Aun reconociendo su valor como herramienta de movilización ciudadana, un primer peligro para el constitucionalismo digital es que el proyecto se limite a utilizar el lente constitucional para describir viejos problemas y reclamar un lugar en la mesa sin mayor aporte a su solución. Áreas como la regulación, la propiedad intelectual y la competencia económica tienen ya buen camino recorrido en el análisis de los retos jurídicos que involucran las tecnologías digitales, y mal haríamos en no dialogar con ellas pretendiendo descubrir el agua caliente. El reclamo territorial del ciberespacio debe comprometernos como constitucionalistas a contribuciones teóricas concretas a nivel de competencias, procedimientos y remedios. Éstas, además, deben ser producto de conversaciones sostenidas con otros campos y disciplinas. De no ser así, la etiqueta será un mero paliativo que posponga debates y retrase las reformas que sí podrían transformar la realidad – como alertaba Anne Peters hace varios años respecto de los riesgos del “constitucionalismo global”. 

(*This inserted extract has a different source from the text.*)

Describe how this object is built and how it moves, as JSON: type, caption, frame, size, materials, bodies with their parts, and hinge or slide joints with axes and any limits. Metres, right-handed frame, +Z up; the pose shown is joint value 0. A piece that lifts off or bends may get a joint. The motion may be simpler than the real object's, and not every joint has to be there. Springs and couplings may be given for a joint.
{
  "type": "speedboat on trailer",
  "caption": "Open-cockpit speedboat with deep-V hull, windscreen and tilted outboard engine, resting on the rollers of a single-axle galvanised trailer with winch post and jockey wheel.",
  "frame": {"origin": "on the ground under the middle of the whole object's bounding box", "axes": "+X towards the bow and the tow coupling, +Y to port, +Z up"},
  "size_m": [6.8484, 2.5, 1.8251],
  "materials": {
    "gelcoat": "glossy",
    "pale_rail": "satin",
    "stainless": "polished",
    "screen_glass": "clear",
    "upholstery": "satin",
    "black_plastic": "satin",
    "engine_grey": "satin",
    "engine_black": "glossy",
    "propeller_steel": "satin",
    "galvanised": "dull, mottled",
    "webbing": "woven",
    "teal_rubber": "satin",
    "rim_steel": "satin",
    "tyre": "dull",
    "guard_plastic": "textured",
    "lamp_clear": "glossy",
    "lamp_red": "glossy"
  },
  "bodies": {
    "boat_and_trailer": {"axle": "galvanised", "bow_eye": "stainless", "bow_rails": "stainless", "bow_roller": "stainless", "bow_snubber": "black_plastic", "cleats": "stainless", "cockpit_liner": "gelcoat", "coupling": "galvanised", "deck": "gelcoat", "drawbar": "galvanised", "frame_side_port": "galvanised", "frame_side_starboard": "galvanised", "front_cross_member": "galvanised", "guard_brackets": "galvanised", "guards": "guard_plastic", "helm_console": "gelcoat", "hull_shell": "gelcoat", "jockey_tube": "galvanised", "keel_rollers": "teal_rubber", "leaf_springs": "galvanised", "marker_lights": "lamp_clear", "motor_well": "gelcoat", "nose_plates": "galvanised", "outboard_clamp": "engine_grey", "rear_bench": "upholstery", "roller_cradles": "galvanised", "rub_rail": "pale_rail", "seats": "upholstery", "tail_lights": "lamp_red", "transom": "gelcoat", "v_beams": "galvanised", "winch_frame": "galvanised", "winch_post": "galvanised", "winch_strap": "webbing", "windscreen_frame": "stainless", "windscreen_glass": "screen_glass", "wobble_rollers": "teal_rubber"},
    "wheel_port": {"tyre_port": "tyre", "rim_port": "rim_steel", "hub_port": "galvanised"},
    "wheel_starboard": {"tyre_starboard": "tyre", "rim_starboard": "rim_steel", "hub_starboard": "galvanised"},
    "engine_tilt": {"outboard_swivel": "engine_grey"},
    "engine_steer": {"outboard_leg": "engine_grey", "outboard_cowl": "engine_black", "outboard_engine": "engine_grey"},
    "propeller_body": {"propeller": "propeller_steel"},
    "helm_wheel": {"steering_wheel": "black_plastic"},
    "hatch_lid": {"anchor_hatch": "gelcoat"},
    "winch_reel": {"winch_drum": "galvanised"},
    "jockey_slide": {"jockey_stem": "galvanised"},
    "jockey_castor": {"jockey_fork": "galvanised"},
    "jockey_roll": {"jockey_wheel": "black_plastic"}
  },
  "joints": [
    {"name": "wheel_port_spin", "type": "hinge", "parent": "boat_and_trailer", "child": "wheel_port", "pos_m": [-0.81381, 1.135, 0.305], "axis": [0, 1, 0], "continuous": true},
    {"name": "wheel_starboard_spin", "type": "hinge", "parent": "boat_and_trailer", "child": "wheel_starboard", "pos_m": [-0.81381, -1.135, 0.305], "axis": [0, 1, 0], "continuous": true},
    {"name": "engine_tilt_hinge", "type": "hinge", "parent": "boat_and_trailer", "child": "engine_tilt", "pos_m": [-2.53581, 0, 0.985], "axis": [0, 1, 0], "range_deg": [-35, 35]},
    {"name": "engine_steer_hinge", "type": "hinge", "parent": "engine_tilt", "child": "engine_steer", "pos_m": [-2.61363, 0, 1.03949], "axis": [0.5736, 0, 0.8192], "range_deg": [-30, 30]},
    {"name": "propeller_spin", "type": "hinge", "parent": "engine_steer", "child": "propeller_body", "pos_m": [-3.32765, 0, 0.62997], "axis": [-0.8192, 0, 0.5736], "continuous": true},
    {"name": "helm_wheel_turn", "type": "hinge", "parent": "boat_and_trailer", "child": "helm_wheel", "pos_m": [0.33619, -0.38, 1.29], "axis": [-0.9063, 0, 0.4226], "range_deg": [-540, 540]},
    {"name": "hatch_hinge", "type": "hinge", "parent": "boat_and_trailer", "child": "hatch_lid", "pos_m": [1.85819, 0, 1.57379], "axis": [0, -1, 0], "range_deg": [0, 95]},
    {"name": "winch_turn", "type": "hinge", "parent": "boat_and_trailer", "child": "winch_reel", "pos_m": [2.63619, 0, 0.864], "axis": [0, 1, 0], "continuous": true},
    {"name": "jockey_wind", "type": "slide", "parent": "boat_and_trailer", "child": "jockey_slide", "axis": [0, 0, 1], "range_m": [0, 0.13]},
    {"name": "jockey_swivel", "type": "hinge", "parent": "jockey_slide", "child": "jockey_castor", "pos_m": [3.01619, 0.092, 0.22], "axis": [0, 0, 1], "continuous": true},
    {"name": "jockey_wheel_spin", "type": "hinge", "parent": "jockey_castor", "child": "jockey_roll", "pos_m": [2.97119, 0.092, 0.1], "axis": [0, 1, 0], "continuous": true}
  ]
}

Un segundo peligro es que el constitucionalismo digital se convierta en una camisa de fuerza para los usuarios. El paradigma constitucional ha demostrado sus limitaciones para enfrentar la inequidad socioeconómica y el poder de las grandes corporaciones. Es más bien rara la sentencia que impone límites a la concentración de propiedad en aras del interés público; que se aventura a analizar daños sistémicos, o que explora remedios estructurales. Si bien los tribunales han adoptado diversas doctrinas y constructos judiciales que permiten exigir el respeto de los derechos humanos a particulares (tales como la eficacia horizontal y los efectos “indirectos” o de “irradiación”) la estructura de los derechos sigue centrada en la relación entre el Estado y las personas. Reproducir acríticamente este discurso sin un replanteamiento teórico lejos de abonar a un Internet más justo puede atrincherar intereses privados e inmovilizar la litigiosidad ciudadana. 

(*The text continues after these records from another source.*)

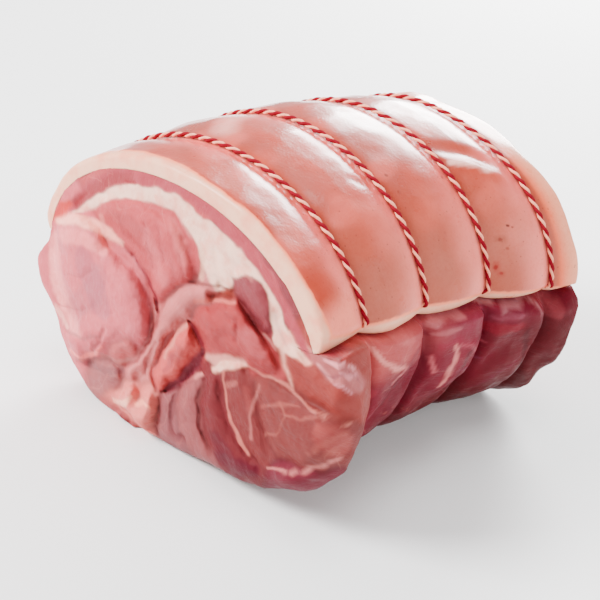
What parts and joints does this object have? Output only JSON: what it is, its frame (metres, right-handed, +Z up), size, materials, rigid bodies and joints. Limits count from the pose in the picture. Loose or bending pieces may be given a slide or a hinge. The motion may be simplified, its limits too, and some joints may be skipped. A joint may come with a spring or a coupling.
{
  "type": "string-tied rolled pork shoulder",
  "caption": "Raw boned and rolled pork shoulder joint with a cap of fat and rind, tied round with red and white butcher's twine.",
  "frame": {"origin": "on the floor, under the middle of the whole joint's bounding box", "axes": "+X along the roll, from the bigger cut face to the smaller one; +Z up, rind on top; +Y to the side with the knots"},
  "size_m": [0.1668, 0.1732, 0.132],
  "materials": {
    "lean_meat": "raw lean pork, moist, with pale fat seams",
    "rind_and_fat": "moist peach-pink rind over cream fat",
    "twine": "two-ply twine, one ply red and one ply off-white"
  },
  "bodies": {
    "root": {"meat": "lean_meat", "fat_cap": "rind_and_fat", "twine_1": "twine", "twine_2": "twine", "twine_3": "twine", "twine_4": "twine"}
  },
  "joints": []
}
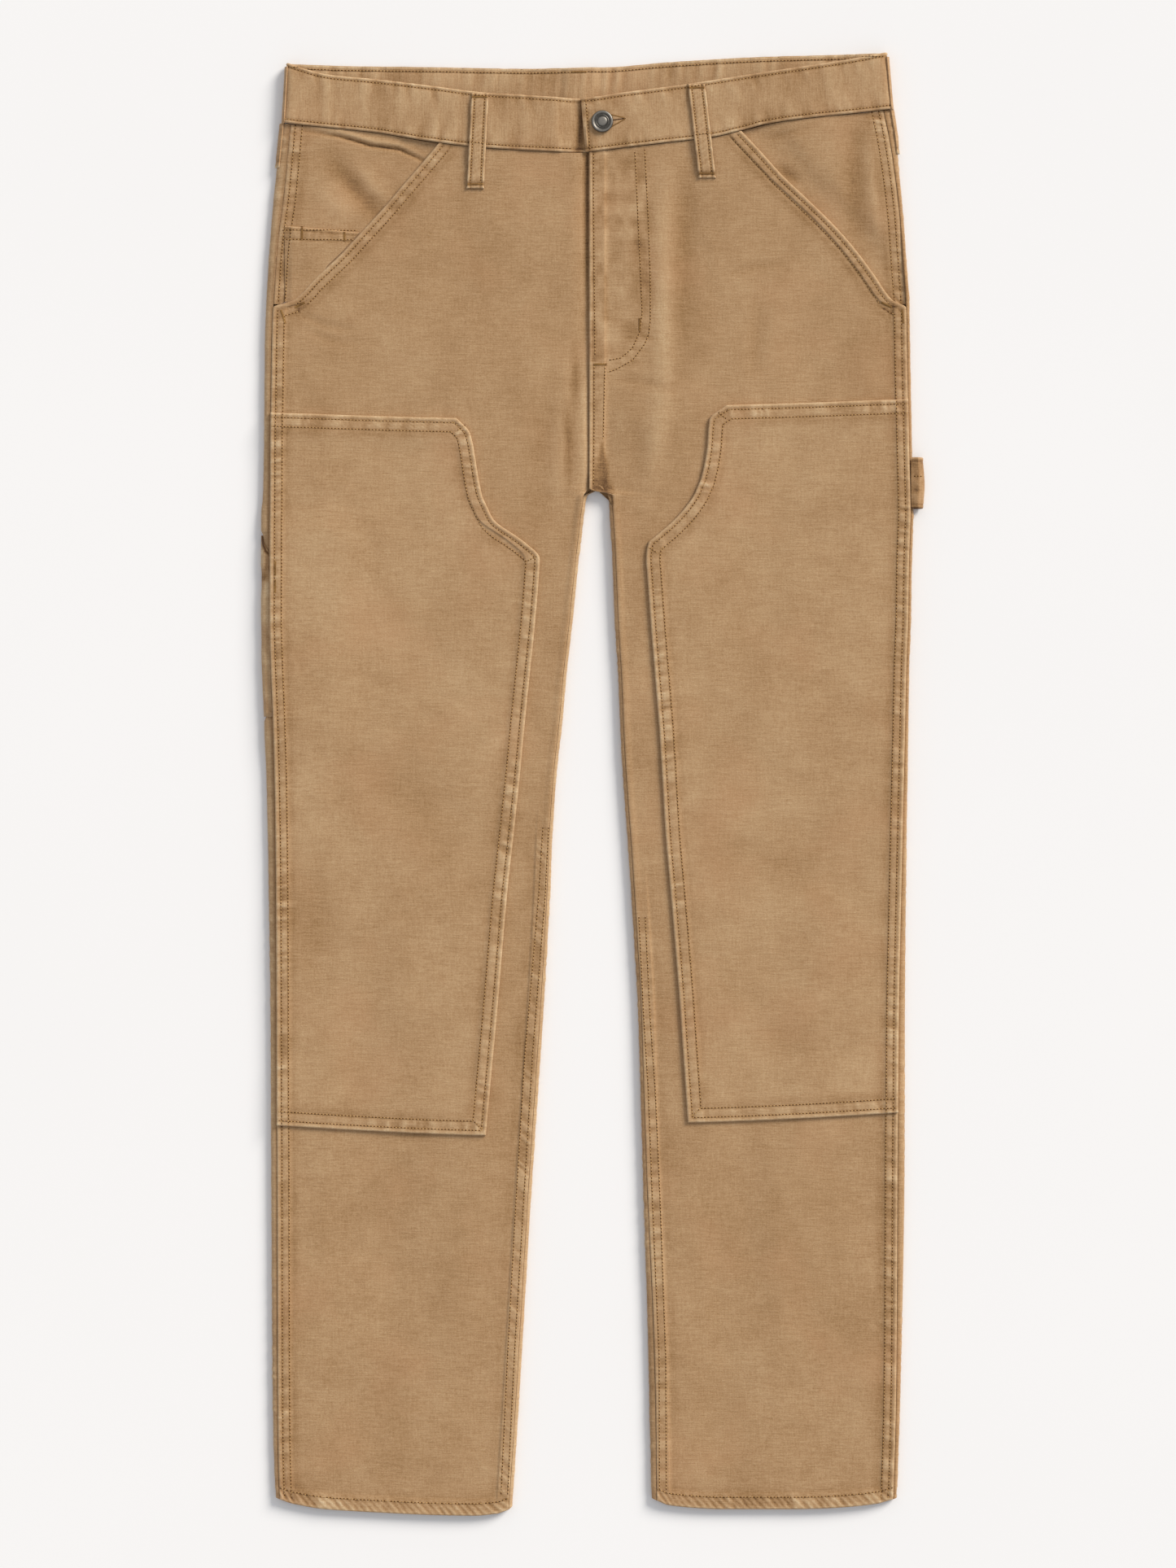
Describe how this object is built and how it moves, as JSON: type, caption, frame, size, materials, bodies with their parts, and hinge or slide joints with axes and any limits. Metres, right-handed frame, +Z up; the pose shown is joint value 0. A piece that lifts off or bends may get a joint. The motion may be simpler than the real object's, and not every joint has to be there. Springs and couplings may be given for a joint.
{
  "type": "carpenter pants",
  "caption": "Work trousers in brown cotton duck, laid flat on their back, with slanted front pockets, knee patches, tool pocket, hammer loop and belt loops.",
  "frame": {"origin": "middle of the footprint, on the surface that the pants lie on", "axes": "+X towards the wearer's left, +Y towards the waist, +Z up from the surface, out of the front of the pants"},
  "size_m": [0.51, 1.1247, 0.0115],
  "materials": {
    "duck": "washed plain-weave cotton duck, tan brown, matt",
    "pewter": "dull antique pewter"
  },
  "bodies": {
    "root": {"front_panel_right": "duck", "front_panel_left": "duck", "back_panel_right": "duck", "back_panel_left": "duck", "knee_patch_right": "duck", "knee_patch_left": "duck", "hip_pocket_facing_right": "duck", "hip_pocket_facing_left": "duck", "coin_pocket": "duck", "tool_pocket": "duck", "waistband": "duck", "belt_loop_front_right": "duck", "belt_loop_front_left": "duck", "belt_loop_side_right": "duck", "belt_loop_side_left": "duck", "belt_loop_back": "duck", "hammer_loop": "duck", "waist_button": "pewter"}
  },
  "joints": []
}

Finalmente, un tercer peligro es que el constitucionalismo digital funcione como una simple estrategia de marketing. Tanto Estados como empresas recurren cada vez más al vocabulario constitucional para mejorar su imagen frente a los ciudadanos o posicionar sus servicios, sin que su adopción refleje ejercicios de auto-restricción, apertura de avenidas legales o experiencias de libertad, participación, privacidad, seguridad y dignidad. La buena prensa de la Constitución solo debe legitimar gobiernos y empresas que traduzcan normativamente sus valores, no así ensayos de retórica que creen la ilusión de limitar el poder corporativo y proteger los derechos fundamentales sin acciones concretas.

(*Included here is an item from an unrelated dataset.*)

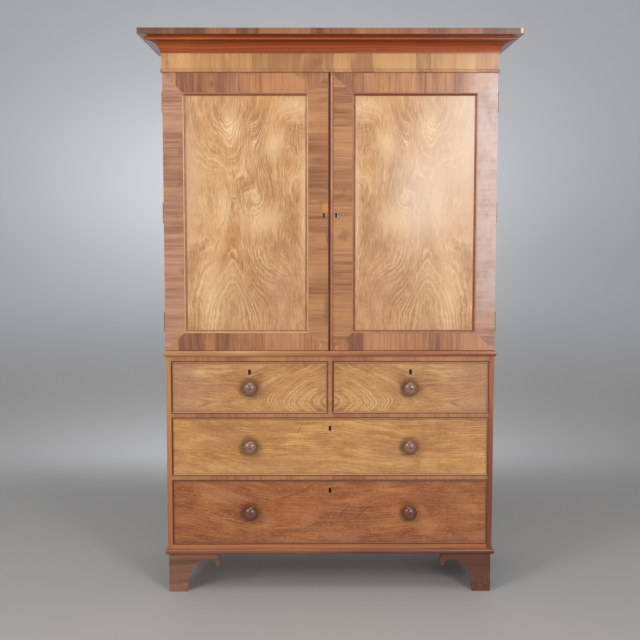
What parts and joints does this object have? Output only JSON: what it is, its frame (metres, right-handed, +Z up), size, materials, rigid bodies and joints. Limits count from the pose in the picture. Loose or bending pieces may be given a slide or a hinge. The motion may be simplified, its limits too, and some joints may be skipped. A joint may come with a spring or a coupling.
{
  "type": "linen press",
  "caption": "Tall two-part mahogany linen press: panelled cupboard with trays and moulded cornice on a chest of drawers with bracket feet.",
  "frame": {"origin": "on the floor, at the middle of the overall width and depth", "axes": "+Z up; the doors and drawers face -Y; +X to the viewer's right"},
  "size_m": [1.391, 0.622, 2.101],
  "materials": {
    "case_mahogany": "french polished mahogany",
    "moulding_mahogany": "french polished mahogany, long grain",
    "frieze_veneer": "polished figured veneer",
    "fascia_crossband": "polished crossbanded veneer",
    "rail_crossband": "polished crossbanded veneer",
    "foot_mahogany": "worn polished mahogany",
    "door_frame_crossband": "polished crossbanded veneer",
    "door_panel_veneer": "polished figured veneer",
    "drawer_front_veneer": "polished figured veneer",
    "drawer_oak": "bare oak",
    "carcass_softwood": "bare pine",
    "knob_wood": "dark polished turned wood",
    "brass": "aged",
    "steel": "aged"
  },
  "bodies": {
    "case": {"base_side_left": "case_mahogany", "base_side_right": "case_mahogany", "base_top_board": "carcass_softwood", "base_bottom_board": "carcass_softwood", "base_back_boards": "carcass_softwood", "base_front_rails": "rail_crossband", "short_drawer_partition": "rail_crossband", "drawer_runners": "carcass_softwood", "waist_moulding": "moulding_mahogany", "plinth_moulding": "moulding_mahogany", "front_left_foot": "foot_mahogany", "front_right_foot": "foot_mahogany", "back_left_foot": "foot_mahogany", "back_right_foot": "foot_mahogany", "upper_side_left": "case_mahogany", "upper_side_right": "case_mahogany", "upper_top_board": "carcass_softwood", "upper_bottom_board": "carcass_softwood", "upper_back_boards": "carcass_softwood", "tray_runners": "carcass_softwood", "linen_trays": "drawer_oak", "cornice_frieze": "frieze_veneer", "cornice_moulding": "moulding_mahogany", "cornice_fascia": "fascia_crossband", "fixed_hinge_leaves": "brass"},
    "left_door": {"left_door_hinge_stile": "door_frame_crossband", "left_door_lock_stile": "door_frame_crossband", "left_door_rails": "door_frame_crossband", "left_door_panel": "door_panel_veneer", "left_door_panel_moulding": "moulding_mahogany", "left_door_hinges": "brass"},
    "right_door": {"right_door_hinge_stile": "door_frame_crossband", "right_door_lock_stile": "door_frame_crossband", "right_door_rails": "door_frame_crossband", "right_door_panel": "door_panel_veneer", "right_door_panel_moulding": "moulding_mahogany", "right_door_hinges": "brass", "right_door_astragal": "moulding_mahogany", "right_door_lock": "steel"},
    "right_door_bolt": {"right_door_lock_bolt": "steel"},
    "upper_left_drawer": {"upper_left_drawer_front": "drawer_front_veneer", "upper_left_drawer_box": "drawer_oak", "upper_left_drawer_knobs": "knob_wood", "upper_left_drawer_lock": "brass"},
    "upper_left_drawer_bolt": {"upper_left_drawer_lock_bolt": "brass"},
    "upper_right_drawer": {"upper_right_drawer_front": "drawer_front_veneer", "upper_right_drawer_box": "drawer_oak", "upper_right_drawer_knobs": "knob_wood", "upper_right_drawer_lock": "brass"},
    "upper_right_drawer_bolt": {"upper_right_drawer_lock_bolt": "brass"},
    "middle_drawer": {"middle_drawer_front": "drawer_front_veneer", "middle_drawer_box": "drawer_oak", "middle_drawer_knobs": "knob_wood", "middle_drawer_lock": "brass"},
    "middle_drawer_bolt": {"middle_drawer_lock_bolt": "brass"},
    "lower_drawer": {"lower_drawer_front": "drawer_front_veneer", "lower_drawer_box": "drawer_oak", "lower_drawer_knobs": "knob_wood", "lower_drawer_lock": "brass"},
    "lower_drawer_bolt": {"lower_drawer_lock_bolt": "brass"}
  },
  "joints": [
    {"name": "left_door_hinge", "type": "hinge", "parent": "case", "child": "left_door", "pos_m": [-0.6193, -0.2105, 1.439], "axis": [0, 0, -1], "range_deg": [0, 170]},
    {"name": "right_door_hinge", "type": "hinge", "parent": "case", "child": "right_door", "pos_m": [0.6193, -0.2105, 1.439], "axis": [0, 0, 1], "range_deg": [0, 170]},
    {"name": "right_door_bolt_slide", "type": "slide", "parent": "right_door", "child": "right_door_bolt", "axis": [-1, 0, 0], "range_m": [0, 0.013]},
    {"name": "upper_left_drawer_slide", "type": "slide", "parent": "case", "child": "upper_left_drawer", "axis": [0, -1, 0], "range_m": [0, 0.38]},
    {"name": "upper_left_drawer_bolt_slide", "type": "slide", "parent": "upper_left_drawer", "child": "upper_left_drawer_bolt", "axis": [0, 0, 1], "range_m": [0, 0.008]},
    {"name": "upper_right_drawer_slide", "type": "slide", "parent": "case", "child": "upper_right_drawer", "axis": [0, -1, 0], "range_m": [0, 0.38]},
    {"name": "upper_right_drawer_bolt_slide", "type": "slide", "parent": "upper_right_drawer", "child": "upper_right_drawer_bolt", "axis": [0, 0, 1], "range_m": [0, 0.008]},
    {"name": "middle_drawer_slide", "type": "slide", "parent": "case", "child": "middle_drawer", "axis": [0, -1, 0], "range_m": [0, 0.38]},
    {"name": "middle_drawer_bolt_slide", "type": "slide", "parent": "middle_drawer", "child": "middle_drawer_bolt", "axis": [0, 0, 1], "range_m": [0, 0.008]},
    {"name": "lower_drawer_slide", "type": "slide", "parent": "case", "child": "lower_drawer", "axis": [0, -1, 0], "range_m": [0, 0.38]},
    {"name": "lower_drawer_bolt_slide", "type": "slide", "parent": "lower_drawer", "child": "lower_drawer_bolt", "axis": [0, 0, 1], "range_m": [0, 0.008]}
  ]
}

La ruta hacia adelante para el constitucionalismo digital

En la complicada relación entre la ley y el Internet, hemos visto que el constitucionalismo digital ofrece un lenguaje común para el Estado, las empresas, las organizaciones civiles y los usuarios, además de constituir una herramienta de movilización ciudadana en un campo de gran asimetría entre quienes prestan servicios y quienes los consumen. En su vertiente sociológica, el constitucionalismo digital proporciona también un marco teórico que permite pensar la Constitución fuera del Estado y explicar la aparición de ejercicios “constitucionales” de auto-restricción en los ámbitos privado y transnacional. 

El uso del término, sin embargo, no está exento de peligros. El constitucionalismo digital puede fácilmente 1) convertirse en un paliativo que no abone gran cosa a la solución del tremendo lío que representa la gobernanza digital; 2) tejer una camisa de fuerza para los usuarios que pretendan movilizarse directamente contra las empresas digitales, o 3) servir solamente como estrategia de venta. Ninguno de los tres peligros debe tomarse con ligereza. Solo en la medida en que el proyecto académico aterrice los valores constitucionales con medidas normativas concretas y reformule teóricamente las limitaciones que hereda, es que el constitucionalismo digital honrará la tradición que le da su nombre.